En tant qu’athées et partisans de la laïcité, nous appuyons bien sûr l’abrogation de la loi canadienne contre le blasphème, soit l’article 296 du Code criminel, et nous prônons la suppression de la référence à la « suprématie de Dieu » du préambule de la Constitution de 1982. Mais nous proposons aussi les mesures suivantes (cette liste n’est pas exhaustive) :

  • Abrogation de l’exception religieuse dans la législation canadienne contre la Propagande haineuse (à l’article 319 du Code criminel). LPA-AFT a lancé une pétition à cet effet sur le site du parlement canadien.
  • Interdiction de tout accommodement religieux dans les services publics. Seuls les accommodements justifiés par des critères réels et objectifs — comme par exemple l’handicap physique ou des considérations d’hygiène ou de santé — doivent être permis. En particulier, l’accommodement religieux accordé par la GRC aux adhérents de la religion sikhe doit être annulé.
  • Abrogation de la Loi sur le multiculturalisme Canadien. Si elle n’est pas abrogée, il faut au moins l’amender afin d’éviter tout accommodement religieux. De plus, l’alinéa 17(1)b) du Règlement sur la citoyenneté (qui concède des privilèges à la religion lors des cérémonies) doit être abrogé. Les deux ont bien servi Zunera Ishaq devant les tribunaux dans ses effort pour permettre les couvre-visage lors des cérémonies de citoyenneté.
  • Abrogation des crédits d’impôt pour les dons faits aux organismes religieux et de tout autre avantage fiscal accordé à ces organismes.
  • Retrait par la Chambre des communes de la Motion M-103 qui a condamné la soi-disant « islamophobie ». Une résolution semblable adoptée par l’Assemblée nationale du Québec doit aussi être répudiée.
  • Retrait du volet « culture religieuse » du programme obligatoire Éthique et culture religieuse (ECR) dans les écoles publiques québécoises, puisque ce programme fait la promotion de la croyance religieuse auprès des enfants en présentant la religion sous un aspect aseptisé, sans esprit critique, et parce qu’il associe la morale à la religion, véhiculant ainsi l’athéophobie.

Joignez-vous à nous !

Si vous habitez le Canada (ou même dans le cas contraire) et que vous vous reconnaissez dans notre approche, nous vous demandons de penser à adhérer à notre association ou à nous faire un don.

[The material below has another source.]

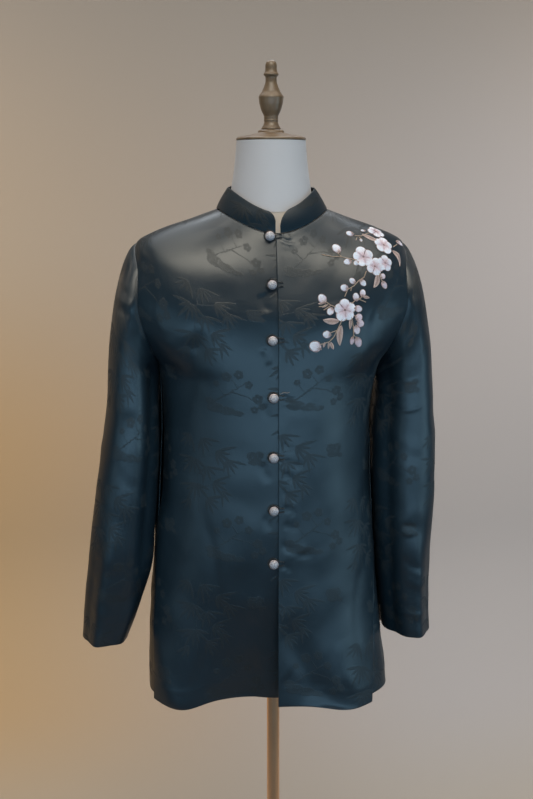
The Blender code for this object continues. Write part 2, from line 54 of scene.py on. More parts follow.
def makeCamera(place):
    turn = math.radians(place["azimuth"])
    tilt = math.atan((place["imageHeight"] / 2 - place["levelRow"]) / place["focalPixels"])
    aside = math.atan((place["axisColumn"] - place["imageWidth"] / 2) / place["focalPixels"])
    data = bpy.data.cameras.new("photoCamera")
    data.sensor_fit, data.sensor_height = "VERTICAL", 36.0
    data.lens = place["focalPixels"] * data.sensor_height / place["imageHeight"]
    camera = bpy.data.objects.new("photoCamera", data)
    camera.location = (math.sin(turn) * place["distance"] + shirtAxisX * mm,
                       -math.cos(turn) * place["distance"], place["height"])
    camera.rotation_euler = (math.pi / 2 - tilt, 0.0, turn + aside)
    bpy.context.scene.collection.objects.link(camera)
    bpy.context.scene.camera = camera


makeCamera(cameraPlace)


# Small helpers for tables, meshes and nodes

def eased(value):
    value = np.clip(value, 0, 1)
    return value * value * (3 - 2 * value)


def power(value, exponent):
    return np.sign(value) * np.abs(value) ** exponent


def hermite(t, first, leave, last, arrive):
    return ((2 * t**3 - 3 * t**2 + 1) * first + (t**3 - 2 * t**2 + t) * leave
            + (3 * t**2 - 2 * t**3) * last + (t**3 - t**2) * arrive)


def evenedOut(line, passes):  # the ends keep their place
    line = line.copy()
    for _ in range(passes):
        line[1:-1] = 0.25 * (line[:-2] + 2 * line[1:-1] + line[2:])
    return line


def smoothColumns(table, at):
    at = np.clip(np.asarray(at, dtype=float), 0.0, len(table) - 1.0)
    step = np.diff(table, axis=0)
    slope = np.zeros_like(table)
    before, after = step[:-1], step[1:]
    same = before * after > 0
    slope[1:-1] = np.where(same, 2 * before * after / np.where(same, before + after, 1.0), 0.0)
    slope[0], slope[-1] = step[0], step[-1]
    low = np.minimum(at.astype(int), len(table) - 2)
    t = (at - low)[..., None]
    return hermite(t, table[low], slope[low], table[low + 1], slope[low + 1])


def columnsOf(names, table, at):
    values = smoothColumns(table, at)
    return {name: values[..., i, None] for i, name in enumerate(names)}


def closeSteps(count, close=(0.06, 0.2, 0.5)):  # even steps, closer together at both ends
    near = np.array(close)
    return np.concatenate([[0], near, np.arange(1, count), count - near[::-1], [count]]) / count


def runAlong(points, axis):
    step = np.linalg.norm(np.diff(points, axis=axis), axis=-1)
    start = np.zeros_like(np.take(step, [0], axis=axis))
    return np.cumsum(np.concatenate([start, step], axis=axis), axis=axis)


def normalsOf(grid, closed=False):
    if closed:
        wide = np.concatenate([grid[:, -2:-1], grid, grid[:, 1:2]], axis=1)
        across = (wide[:, 2:] - wide[:, :-2])
    else:
        across = np.gradient(grid, axis=1)
    normal = np.cross(across, np.gradient(grid, axis=0))
    return normal / np.maximum(np.linalg.norm(normal, axis=-1, keepdims=True), 1e-9)


def linkObject(name, mesh):
    item = bpy.data.objects.new(name, mesh)
    bpy.context.scene.collection.objects.link(item)
    return item


def triangleCount(item):
    return sum(len(face.vertices) - 2 for face in item.data.polygons)


def mergeDoubles(mesh, distance=2e-6):
    work = bmesh.new()
    work.from_mesh(mesh)
    bmesh.ops.remove_doubles(work, verts=work.verts, dist=distance)
    bmesh.ops.dissolve_degenerate(work, edges=work.edges, dist=1e-7)
    work.to_mesh(mesh)
    work.free()


def faceOutwards(mesh):
    work = bmesh.new()
    work.from_mesh(mesh)
    bmesh.ops.recalc_face_normals(work, faces=work.faces)
    work.to_mesh(mesh)
    work.free()


def gridFaces(rows, columns, first=0, turned=False):
    corner = first + np.arange((rows - 1) * columns).reshape(rows - 1, columns)[:, :-1].ravel()
    face = np.stack([corner, corner + 1, corner + columns + 1, corner + columns], axis=1)
    return face[:, ::-1] if turned else face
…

Les deux peuvent se faire en ligne sur la page Adhésion et dons de notre site web. De plus, si vous habitez ou visitez la région montréalaise, vous pourriez, si cela vous intéresse, assister à l’une de nos rencontres amicales mensuelles qui sont ouvertes à tous et à toutes, que vous soyez membres ou non le LPA-AFT.


2 commentaires sur “Présentation de Libres penseurs athées
  1. Jacques LACOTE dit :

    Bonjour ! Et merci pour votre envoi et votre action.
    Une question me revient sans cesse, à la vue de comportements religieux divers : comment convaincre calmement nos concitoyens que ces croyances en différents dieux sont historiquement néfastes à l’émancipation humaine et continuent de l’être de plus en plus pour des motifs de conditionnement des masses ?
    La frange charité n’est pas suffisante pour couvrir toutes les exactions commises au nom d’un dieu ! Il faudrait que tous les élus soient incités à se réapproprier la responsabilité de l’aide aux plus faibles et cessent de s’en décharger sur les ONG et autres associations caritatives !
    Ce qui les occuperait plus sainement que leurs querelles stériles !
    Si les humains avaient autant cru en eux-mêmes et agi pour eux-mêmes qu’ils ont gaspillé d’énergie à honorer sans cesse des dieux imaginaires, la face de l’humanité en eut été totalement changée.
    J’ai lu que l’origine des croyances remonterait à l’époque préhistorique et suivantes, tant que les phénomènes naturels (orages, grêle, pluie, tremblements de terre, éruptions volcaniques..) ne pouvaient trouver d’explications scientifiques logiques. Ils étaient attribués à des forces surnaturelles. Cette croyance a été ensuite utilisée par les premiers « politiques » pour asseoir un certain pouvoir sur leurs tribus… Et cet opportunisme intéressé d’une minorité n’a fait qu’empirer, avec tous les abus que l’on connaît sans régler pour cela la question des inégalités les plus criantes.
    En politique comme en religion, il y a ceux qui la servent et ceux qui s’en servent.
    Ayant eu la chance de connaître Montréal… et Laval, j’en garde le souvenir d’un accueil particulièrement chaleureux de la part des autochtones pour les « Frinçais de Frince » !
    Bien amicalement.

  2. Pierre Thibault dit :

    L’idée d’avoir des cimetières laïques serait à ajouter à cette liste.